Parties also need to be aware of joint debts. In Nevada, absent a prenup and with some exceptions, property obtained during the marriage is community (i.e., both parties are entitled to half). But this means debts incurred during the marriage are also community – even if they are only in one spouse’s name.
Millennials in particular, per the Fidelity study, worry about debt, especially student debt. 36% of Millennials stated concerns about paying off general debt, while 24% were concerned about student debt specifically. 47% of Millennials also reported being concerned about having enough money to pay for their child’s college education.
It was Generation X, however, who were most concerned about having enough money for retirement, followed by Millennials, then Baby Boomers. In addition, 63% of Generation X and 51% of Baby Boomers shared concern about paying for health care after retirement. Though less concerned, 46% of Millennials shared this concern.

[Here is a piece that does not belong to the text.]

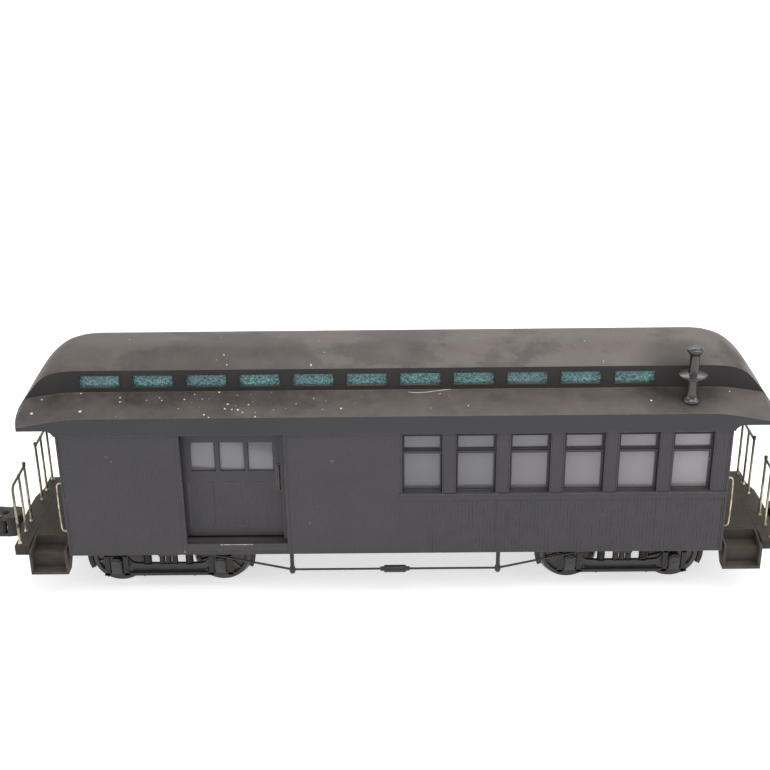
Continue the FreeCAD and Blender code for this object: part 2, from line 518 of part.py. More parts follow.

Overall, however, it appears that most couples surveyed were optimistic about their finances. 47% of individuals reported their household financial health as “very good,” with 22% rating it as “excellent.” 26% reported the financial health of their household is only “fair,” and only 5% stated it was “poor.”
Couples were also asked about whether they argue about money and spending. 46% of couples surveyed stated that money was their “biggest relationship challenge,” with 67% reporting they argue about money. Dealing with debt is “one of the biggest stressors in day-to-day life” according to the senior vice president of lifetime client engagement at Fidelity.
It is important for married couples to keep track of the other’s debt, and to do something if, as in the aforementioned hot tub episode, one party’s spending gets out of hand. If you have questions about community property and debts, how to avoid liability for a spouse’s debt, or similar issues, an experienced family law attorney can provide options and advice.